Cependant la sous-commission sous la présidence de Yasar Topçu, du parti ANAP, a fait tout le contraire (…). Elle a séparé la notion de " torture " de celle de " traitement inhumain et dégradant " (…). [cette dernière notion] conduisant à une peine de 3 mois à 3 ans de prison tout officier qui traiterait " bestialement " le citoyen. Vous savez la raison de cela ? Turan Genç, directeur adjoint de la Direction générale de la sûreté, qui a participé aux discussions, a défendu la cause des officiers tortionnaires. " Eux aussi ont des enfants. Il ne faut pas jouer avec le pain des tortionnaires " a-t-il soutenu. Quelle conscience de " respect à l’homme " ont-ils ces députés du DSP, d’ANAP et du MHP pour qu’ils puissent approuver ces arguments stupides et baisser les peines de prison (prévues pour dissuader les tortionnaires) ? Voyez vous combien il est difficile d’être juste dans ce pays ? ".

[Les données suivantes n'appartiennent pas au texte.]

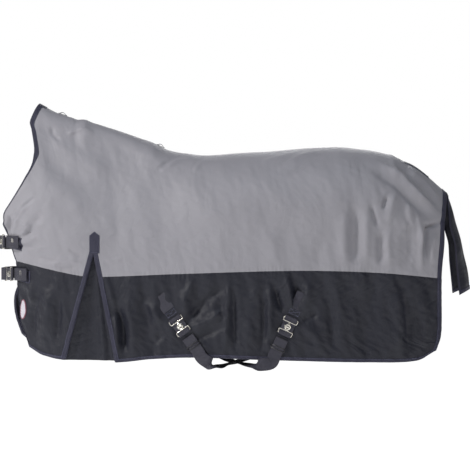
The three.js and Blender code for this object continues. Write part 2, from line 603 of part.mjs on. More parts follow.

UN DÉPUTÉ QUI A DÉCLARÉ PARLER LE KURDE S’EST VU RAPPELER À L’ORDRE


Les autorités turques qui déclarent à tout bout de champ que des députés d’origine kurde siègent au Parlement turc font une nouvelle preuve de l’intolérance. Les députés ultra-nationalistes du MHP n’ont pas supporté que dans les documents officiels du Parlement turc la langue kurde apparaisse. Interrogé par l’administration du Parlement turc sur son curriculum vitæ, Mehmet Fuat Firat, député islamiste d’origine kurde, avait déclaré parler "le turc, le persan, l’arabe et le kurde". Tollé dans les rangs des partis nationalistes majoritaires au Parlement, les députés MHP ont aussitôt saisi officiellement la présidence du Parlement pour demander que le kurde ne soit pas mentionné. Yildirim Akbulut, le président de l’Assemblée turque et ancien Premier ministre turc qui avait interdit la langue kurde pendant son gouvernement, vient de se plier à la demande. Pour lui le kurde n’est pas une langue mais " un patois " et ne peut être cité dans des documents du Parlement. La Turquie vient de donner une nouvelle fois la preuve que des députés kurdes se reconnaissant en tant que tels ne peuvent siéger au Parlement turc.